If you’re shopping for a pre-built system, verify component standards before buying. Check the motherboard brand and model. Confirm the PSU uses standard ATX power connectors. Make sure the case accepts standard form factors. Read user reviews about upgrade experiences. These simple checks prevent expensive regrets later.

If you already own a proprietary system, understand your limitations before planning upgrades. Some upgrades work fine even with proprietary connectors – adding RAM or storage rarely causes problems. Other upgrades, like PSU or motherboard replacements, might be impossible or require extensive workarounds.

The goal isn’t to avoid pre-built systems entirely. Many people don’t want to build their own computers, and that’s completely reasonable. The goal is making informed decisions about which pre-built systems offer real value and long-term flexibility versus which ones lock you into expensive proprietary ecosystems.

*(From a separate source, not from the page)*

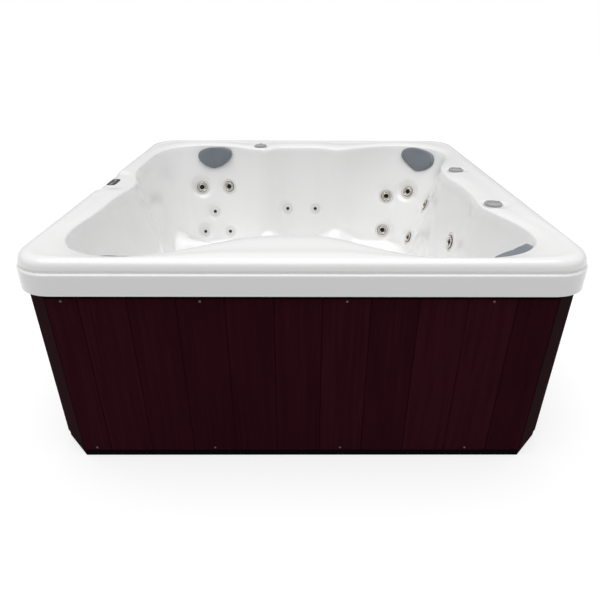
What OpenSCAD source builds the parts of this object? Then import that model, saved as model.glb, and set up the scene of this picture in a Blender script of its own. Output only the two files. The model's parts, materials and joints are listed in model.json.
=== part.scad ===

When you understand what to look for and what to avoid, you can find pre-built systems that offer convenience without sacrificing your ability to upgrade and maintain the system over time. That knowledge makes the difference between a satisfying PC ownership experience and years of frustration fighting proprietary limitations.

Understanding component compatibility, system balance, and upgrade paths helps you make better decisions whether you’re buying pre-built or building custom. The PC building community has extensive resources to help you verify component compatibility and plan smart upgrade paths. Use those resources, ask questions, and make informed choices.

Pre-built PCs don’t have to be proprietary nightmares. With careful selection and attention to component standards, you can get the convenience of a pre-built system without sacrificing the flexibility that makes PC gaming and computing so powerful. The information in this guide gives you the tools to identify quality pre-built systems and avoid the proprietary traps that limit so many users.